Infine, “le nostre autostrade stanno installando, al ritmo di venti/trenta cantieri aperti contemporaneamente, infrastrutture di ricarica ad altissima potenza. L’Italia si appresta ad essere un faro anche sotto questo punto di vista. Finalmente il nostro Paese è sulla strada per essere all’avanguardia nella transizione energetica dell’Automotive”.
I cambiamenti climatici ci obbligano alla transizione energetica
La decisione dell’Europarlamento va dunque nella direzione giusta: le opportunità superano le criticità. E inoltre “rientrava nel Pacchetto Fit-for-55 della Commissione europea”, commenta Luigi di Marco, segretario AsVis (Alleanza Italiana per lo sviluppo sostenibile): “I punti di criticità sono due: chi è contrario non ha capito la dimensione del problema”, mentre il Po è senz’acqua a causa della siccità di una primavera bollente. In secondo luogo, “c’è troppa ideologia in chi formula queste critiche”.
“Inoltre, non dobbiamo subire i cambiamenti, come ora succede con le minacce di Putin sul gas: dobbiamo agire prima, in previsione, facendo qualcosa di buono per la collettività, assumendoci la volontà di cambiare”.
“L’Europarlamento ha già migliorato la proposta della Comunità europea, ora dobbiamo fare la nostra parte, aprendo il dialogo con tutti i portatori d’interesse, facendo ricerca e sviluppo, economia circolare, regolamenti per le batterie.

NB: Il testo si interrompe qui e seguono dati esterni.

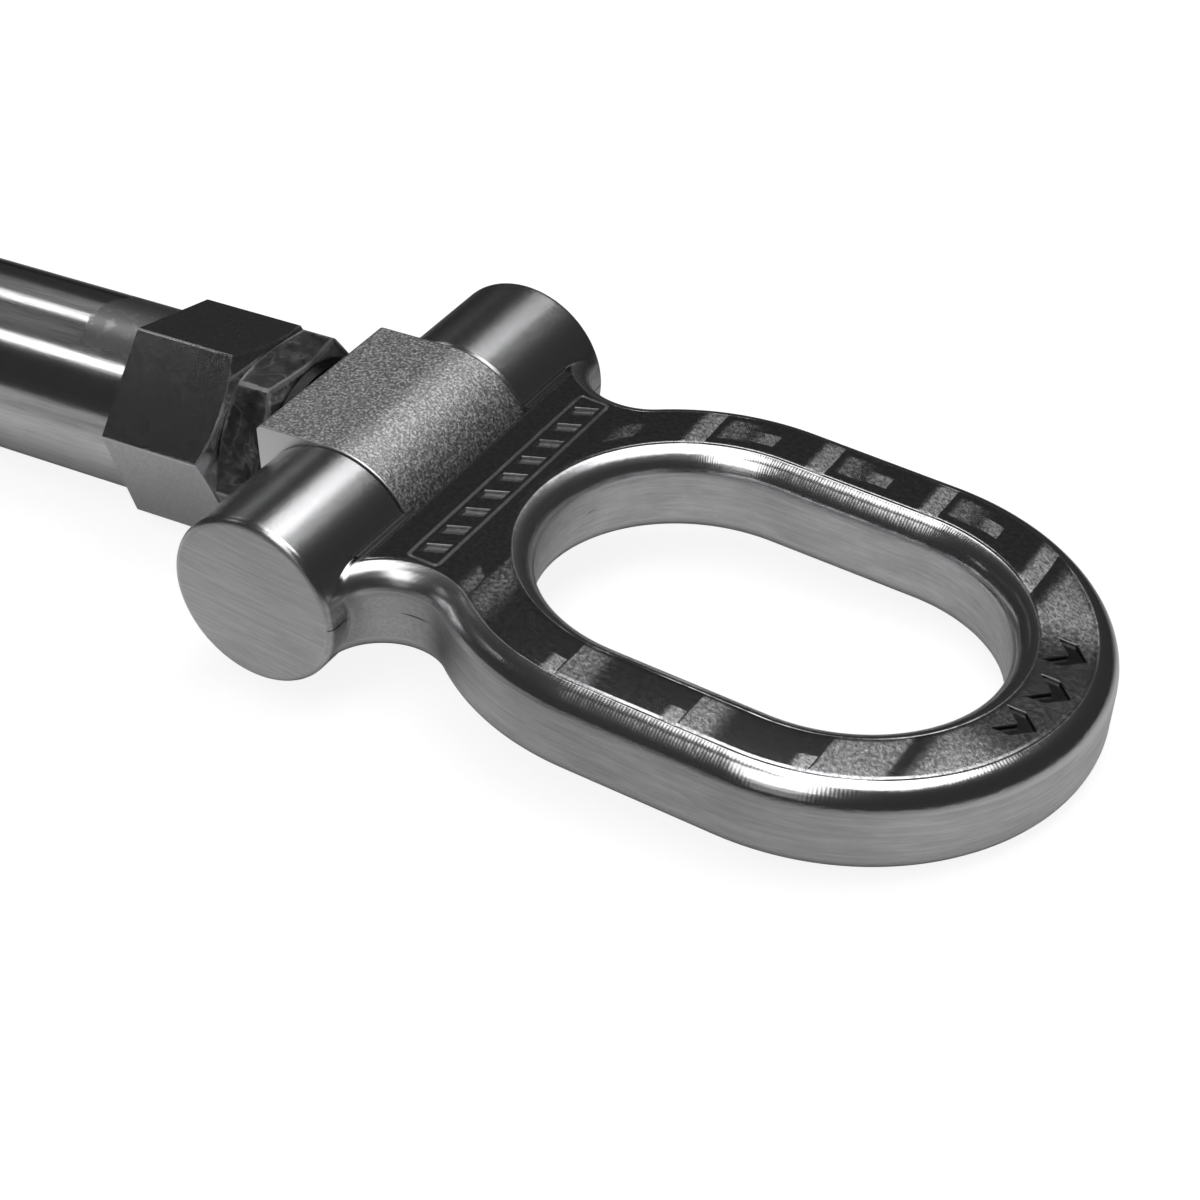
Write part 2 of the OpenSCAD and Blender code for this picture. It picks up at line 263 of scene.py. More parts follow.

Bisogna avere la capacità di affrontare il cambiamento”.
Infine, l’importante è che l’Europa protegga i propri mercati da chi non tutela l’ambiente e le condizioni di lavoro degli operai delle filiere dell’Automotive e dell’energia. Infatti, “l’Unione europea deve applicare regole a chi non le segue. La direttiva deve decidere che chi commercia con noi deve rispettare le nostre regole“, sia sul clima che sul lavoro. Non dobbiamo frenare il cambiamento, ma coglierne finalmente le opportunità, “dialogando con le imprese, per chiedere loro di cosa hanno bisogna per la transizione energetica dell’Automotive”. Questo è il giusto dialogo da instaurare con Confindustria e con tutti gli stakeholder delle filiere coinvolte, come del resto ci ha spiegato anche l’ingegner Pisino.